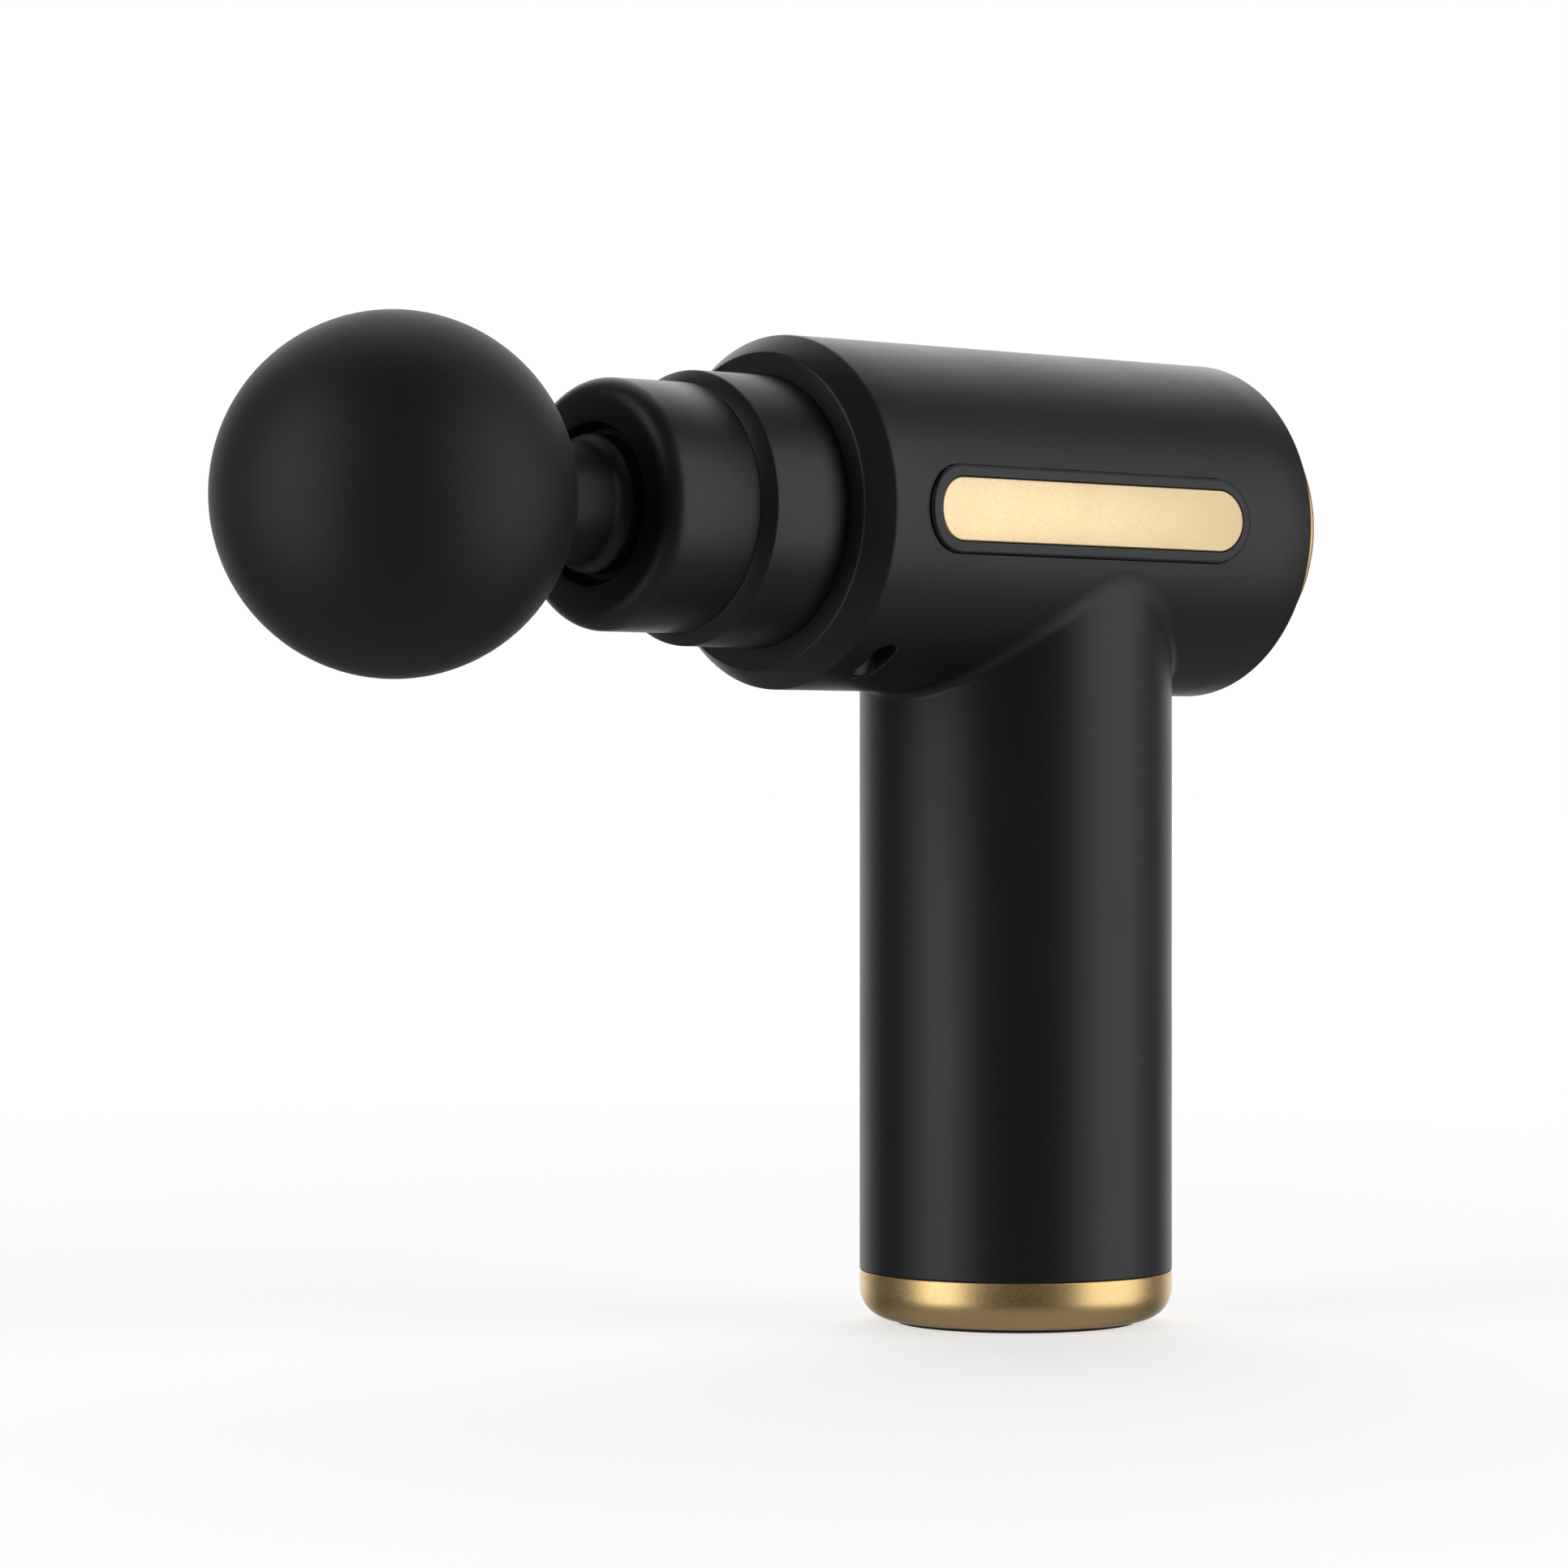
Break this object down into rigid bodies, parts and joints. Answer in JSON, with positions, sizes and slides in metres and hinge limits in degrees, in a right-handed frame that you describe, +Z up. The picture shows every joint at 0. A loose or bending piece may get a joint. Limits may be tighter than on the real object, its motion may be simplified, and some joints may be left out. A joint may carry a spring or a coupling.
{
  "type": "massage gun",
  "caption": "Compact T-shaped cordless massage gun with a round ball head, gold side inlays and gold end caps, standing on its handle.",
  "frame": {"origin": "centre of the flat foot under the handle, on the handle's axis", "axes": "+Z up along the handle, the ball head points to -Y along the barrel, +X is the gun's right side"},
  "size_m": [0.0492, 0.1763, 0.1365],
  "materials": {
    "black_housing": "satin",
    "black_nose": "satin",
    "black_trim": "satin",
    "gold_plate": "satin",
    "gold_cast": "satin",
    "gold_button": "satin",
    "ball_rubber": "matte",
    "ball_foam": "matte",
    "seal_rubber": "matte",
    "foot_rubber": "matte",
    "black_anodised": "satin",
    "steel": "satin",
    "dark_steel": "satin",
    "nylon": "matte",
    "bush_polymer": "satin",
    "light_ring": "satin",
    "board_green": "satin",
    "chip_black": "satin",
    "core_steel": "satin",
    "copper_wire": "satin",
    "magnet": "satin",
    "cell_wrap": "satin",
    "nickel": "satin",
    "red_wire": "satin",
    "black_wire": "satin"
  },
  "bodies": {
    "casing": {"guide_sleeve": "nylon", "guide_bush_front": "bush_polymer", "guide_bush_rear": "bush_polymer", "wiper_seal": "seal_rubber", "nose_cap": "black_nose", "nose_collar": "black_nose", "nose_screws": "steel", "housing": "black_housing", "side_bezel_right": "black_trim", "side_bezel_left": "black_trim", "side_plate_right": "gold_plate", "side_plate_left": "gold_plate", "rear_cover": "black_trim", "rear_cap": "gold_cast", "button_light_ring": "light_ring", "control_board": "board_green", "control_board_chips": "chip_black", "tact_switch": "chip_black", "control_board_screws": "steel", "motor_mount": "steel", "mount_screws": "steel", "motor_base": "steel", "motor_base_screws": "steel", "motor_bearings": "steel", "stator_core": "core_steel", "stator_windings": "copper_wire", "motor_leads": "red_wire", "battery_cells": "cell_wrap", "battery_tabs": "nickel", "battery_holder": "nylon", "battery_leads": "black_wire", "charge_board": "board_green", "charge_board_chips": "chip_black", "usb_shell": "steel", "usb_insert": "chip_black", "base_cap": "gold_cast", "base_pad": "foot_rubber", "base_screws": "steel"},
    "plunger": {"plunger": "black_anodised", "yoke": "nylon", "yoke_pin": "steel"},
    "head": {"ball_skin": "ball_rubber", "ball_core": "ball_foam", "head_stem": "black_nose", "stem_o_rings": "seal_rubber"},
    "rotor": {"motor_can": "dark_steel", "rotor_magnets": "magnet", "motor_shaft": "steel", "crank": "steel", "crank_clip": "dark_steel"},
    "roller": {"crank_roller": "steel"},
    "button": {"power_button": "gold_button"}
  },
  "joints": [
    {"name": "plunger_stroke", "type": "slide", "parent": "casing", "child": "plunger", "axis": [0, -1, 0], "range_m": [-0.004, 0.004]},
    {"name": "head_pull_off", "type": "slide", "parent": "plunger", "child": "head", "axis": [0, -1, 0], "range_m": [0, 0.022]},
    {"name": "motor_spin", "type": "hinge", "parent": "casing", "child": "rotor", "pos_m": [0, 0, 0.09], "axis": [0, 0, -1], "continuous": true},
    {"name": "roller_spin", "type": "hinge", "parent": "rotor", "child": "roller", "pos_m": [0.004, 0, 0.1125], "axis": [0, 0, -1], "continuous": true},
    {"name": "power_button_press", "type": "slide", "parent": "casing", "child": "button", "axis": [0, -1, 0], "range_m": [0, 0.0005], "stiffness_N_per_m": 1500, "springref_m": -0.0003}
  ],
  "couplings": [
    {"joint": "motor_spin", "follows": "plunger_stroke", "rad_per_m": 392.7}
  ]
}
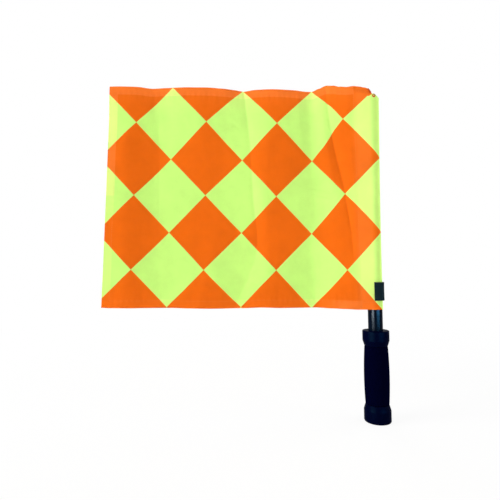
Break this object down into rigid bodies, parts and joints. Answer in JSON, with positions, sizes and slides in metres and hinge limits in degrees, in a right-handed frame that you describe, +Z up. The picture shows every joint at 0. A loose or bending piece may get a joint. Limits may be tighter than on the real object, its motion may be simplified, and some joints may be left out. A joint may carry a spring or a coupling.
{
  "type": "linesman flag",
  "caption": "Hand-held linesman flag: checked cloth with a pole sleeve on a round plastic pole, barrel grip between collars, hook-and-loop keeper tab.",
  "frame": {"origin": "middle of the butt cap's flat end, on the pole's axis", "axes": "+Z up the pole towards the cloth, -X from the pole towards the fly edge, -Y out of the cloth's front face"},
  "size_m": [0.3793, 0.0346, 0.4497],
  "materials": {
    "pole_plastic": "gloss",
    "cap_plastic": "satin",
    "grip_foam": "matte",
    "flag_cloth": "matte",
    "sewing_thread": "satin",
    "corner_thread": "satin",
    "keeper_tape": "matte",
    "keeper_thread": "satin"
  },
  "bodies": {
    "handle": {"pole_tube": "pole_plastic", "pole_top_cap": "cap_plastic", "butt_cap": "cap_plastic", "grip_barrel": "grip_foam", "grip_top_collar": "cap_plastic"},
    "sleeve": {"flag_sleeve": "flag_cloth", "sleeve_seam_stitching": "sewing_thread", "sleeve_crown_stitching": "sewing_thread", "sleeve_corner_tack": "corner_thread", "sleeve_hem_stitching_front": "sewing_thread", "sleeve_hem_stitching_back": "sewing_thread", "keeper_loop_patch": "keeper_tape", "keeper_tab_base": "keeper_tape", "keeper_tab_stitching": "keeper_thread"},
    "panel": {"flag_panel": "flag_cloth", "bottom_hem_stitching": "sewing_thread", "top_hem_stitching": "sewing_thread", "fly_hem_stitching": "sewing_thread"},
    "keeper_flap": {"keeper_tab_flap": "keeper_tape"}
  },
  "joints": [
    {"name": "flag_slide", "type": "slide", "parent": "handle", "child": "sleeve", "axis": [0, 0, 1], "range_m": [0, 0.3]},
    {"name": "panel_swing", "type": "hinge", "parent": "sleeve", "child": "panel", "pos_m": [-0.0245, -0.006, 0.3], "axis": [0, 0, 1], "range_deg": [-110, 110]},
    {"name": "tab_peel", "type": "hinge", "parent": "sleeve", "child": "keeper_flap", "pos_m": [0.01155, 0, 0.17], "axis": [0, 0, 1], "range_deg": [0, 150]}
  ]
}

- [GIVEN TASK]
Copy every line verbatim.

- [THE SOLUTION]
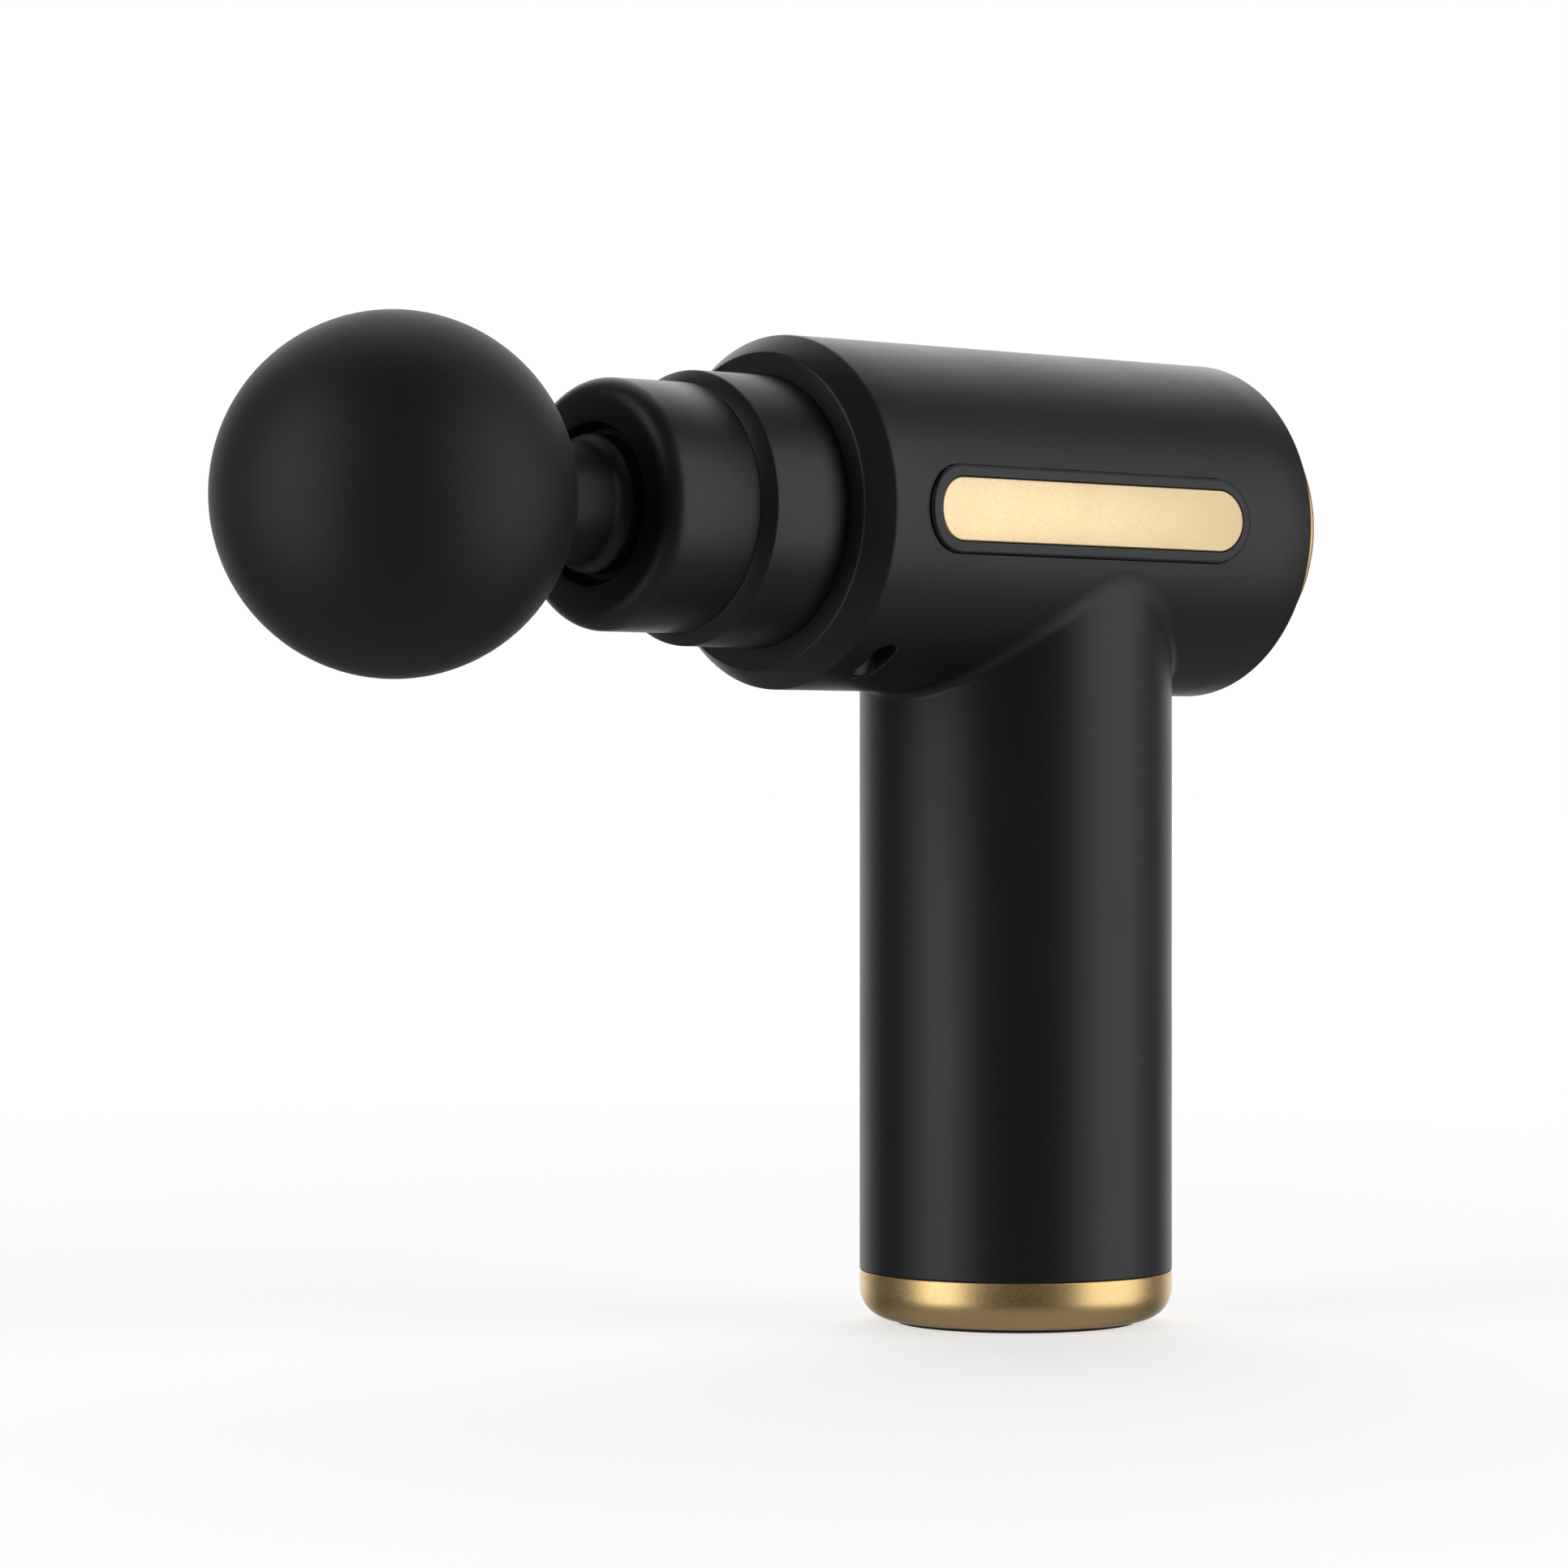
Break this object down into rigid bodies, parts and joints. Answer in JSON, with positions, sizes and slides in metres and hinge limits in degrees, in a right-handed frame that you describe, +Z up. The picture shows every joint at 0. A loose or bending piece may get a joint. Limits may be tighter than on the real object, its motion may be simplified, and some joints may be left out. A joint may carry a spring or a coupling.
{
  "type": "massage gun",
  "caption": "Compact T-shaped cordless massage gun with a round ball head, gold side inlays and gold end caps, standing on its handle.",
  "frame": {"origin": "centre of the flat foot under the handle, on the handle's axis", "axes": "+Z up along the handle, the ball head points to -Y along the barrel, +X is the gun's right side"},
  "size_m": [0.0492, 0.1763, 0.1365],
  "materials": {
    "black_housing": "satin",
    "black_nose": "satin",
    "black_trim": "satin",
    "gold_plate": "satin",
    "gold_cast": "satin",
    "gold_button": "satin",
    "ball_rubber": "matte",
    "ball_foam": "matte",
    "seal_rubber": "matte",
    "foot_rubber": "matte",
    "black_anodised": "satin",
    "steel": "satin",
    "dark_steel": "satin",
    "nylon": "matte",
    "bush_polymer": "satin",
    "light_ring": "satin",
    "board_green": "satin",
    "chip_black": "satin",
    "core_steel": "satin",
    "copper_wire": "satin",
    "magnet": "satin",
    "cell_wrap": "satin",
    "nickel": "satin",
    "red_wire": "satin",
    "black_wire": "satin"
  },
  "bodies": {
    "casing": {"guide_sleeve": "nylon", "guide_bush_front": "bush_polymer", "guide_bush_rear": "bush_polymer", "wiper_seal": "seal_rubber", "nose_cap": "black_nose", "nose_collar": "black_nose", "nose_screws": "steel", "housing": "black_housing", "side_bezel_right": "black_trim", "side_bezel_left": "black_trim", "side_plate_right": "gold_plate", "side_plate_left": "gold_plate", "rear_cover": "black_trim", "rear_cap": "gold_cast", "button_light_ring": "light_ring", "control_board": "board_green", "control_board_chips": "chip_black", "tact_switch": "chip_black", "control_board_screws": "steel", "motor_mount": "steel", "mount_screws": "steel", "motor_base": "steel", "motor_base_screws": "steel", "motor_bearings": "steel", "stator_core": "core_steel", "stator_windings": "copper_wire", "motor_leads": "red_wire", "battery_cells": "cell_wrap", "battery_tabs": "nickel", "battery_holder": "nylon", "battery_leads": "black_wire", "charge_board": "board_green", "charge_board_chips": "chip_black", "usb_shell": "steel", "usb_insert": "chip_black", "base_cap": "gold_cast", "base_pad": "foot_rubber", "base_screws": "steel"},
    "plunger": {"plunger": "black_anodised", "yoke": "nylon", "yoke_pin": "steel"},
    "head": {"ball_skin": "ball_rubber", "ball_core": "ball_foam", "head_stem": "black_nose", "stem_o_rings": "seal_rubber"},
    "rotor": {"motor_can": "dark_steel", "rotor_magnets": "magnet", "motor_shaft": "steel", "crank": "steel", "crank_clip": "dark_steel"},
    "roller": {"crank_roller": "steel"},
    "button": {"power_button": "gold_button"}
  },
  "joints": [
    {"name": "plunger_stroke", "type": "slide", "parent": "casing", "child": "plunger", "axis": [0, -1, 0], "range_m": [-0.004, 0.004]},
    {"name": "head_pull_off", "type": "slide", "parent": "plunger", "child": "head", "axis": [0, -1, 0], "range_m": [0, 0.022]},
    {"name": "motor_spin", "type": "hinge", "parent": "casing", "child": "rotor", "pos_m": [0, 0, 0.09], "axis": [0, 0, -1], "continuous": true},
    {"name": "roller_spin", "type": "hinge", "parent": "rotor", "child": "roller", "pos_m": [0.004, 0, 0.1125], "axis": [0, 0, -1], "continuous": true},
    {"name": "power_button_press", "type": "slide", "parent": "casing", "child": "button", "axis": [0, -1, 0], "range_m": [0, 0.0005], "stiffness_N_per_m": 1500, "springref_m": -0.0003}
  ],
  "couplings": [
    {"joint": "motor_spin", "follows": "plunger_stroke", "rad_per_m": 392.7}
  ]
}
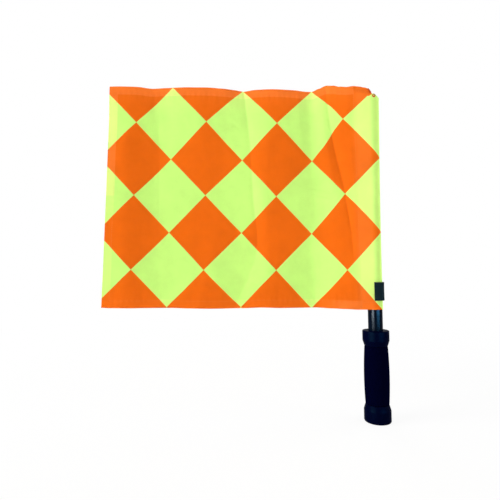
Break this object down into rigid bodies, parts and joints. Answer in JSON, with positions, sizes and slides in metres and hinge limits in degrees, in a right-handed frame that you describe, +Z up. The picture shows every joint at 0. A loose or bending piece may get a joint. Limits may be tighter than on the real object, its motion may be simplified, and some joints may be left out. A joint may carry a spring or a coupling.
{
  "type": "linesman flag",
  "caption": "Hand-held linesman flag: checked cloth with a pole sleeve on a round plastic pole, barrel grip between collars, hook-and-loop keeper tab.",
  "frame": {"origin": "middle of the butt cap's flat end, on the pole's axis", "axes": "+Z up the pole towards the cloth, -X from the pole towards the fly edge, -Y out of the cloth's front face"},
  "size_m": [0.3793, 0.0346, 0.4497],
  "materials": {
    "pole_plastic": "gloss",
    "cap_plastic": "satin",
    "grip_foam": "matte",
    "flag_cloth": "matte",
    "sewing_thread": "satin",
    "corner_thread": "satin",
    "keeper_tape": "matte",
    "keeper_thread": "satin"
  },
  "bodies": {
    "handle": {"pole_tube": "pole_plastic", "pole_top_cap": "cap_plastic", "butt_cap": "cap_plastic", "grip_barrel": "grip_foam", "grip_top_collar": "cap_plastic"},
    "sleeve": {"flag_sleeve": "flag_cloth", "sleeve_seam_stitching": "sewing_thread", "sleeve_crown_stitching": "sewing_thread", "sleeve_corner_tack": "corner_thread", "sleeve_hem_stitching_front": "sewing_thread", "sleeve_hem_stitching_back": "sewing_thread", "keeper_loop_patch": "keeper_tape", "keeper_tab_base": "keeper_tape", "keeper_tab_stitching": "keeper_thread"},
    "panel": {"flag_panel": "flag_cloth", "bottom_hem_stitching": "sewing_thread", "top_hem_stitching": "sewing_thread", "fly_hem_stitching": "sewing_thread"},
    "keeper_flap": {"keeper_tab_flap": "keeper_tape"}
  },
  "joints": [
    {"name": "flag_slide", "type": "slide", "parent": "handle", "child": "sleeve", "axis": [0, 0, 1], "range_m": [0, 0.3]},
    {"name": "panel_swing", "type": "hinge", "parent": "sleeve", "child": "panel", "pos_m": [-0.0245, -0.006, 0.3], "axis": [0, 0, 1], "range_deg": [-110, 110]},
    {"name": "tab_peel", "type": "hinge", "parent": "sleeve", "child": "keeper_flap", "pos_m": [0.01155, 0, 0.17], "axis": [0, 0, 1], "range_deg": [0, 150]}
  ]
}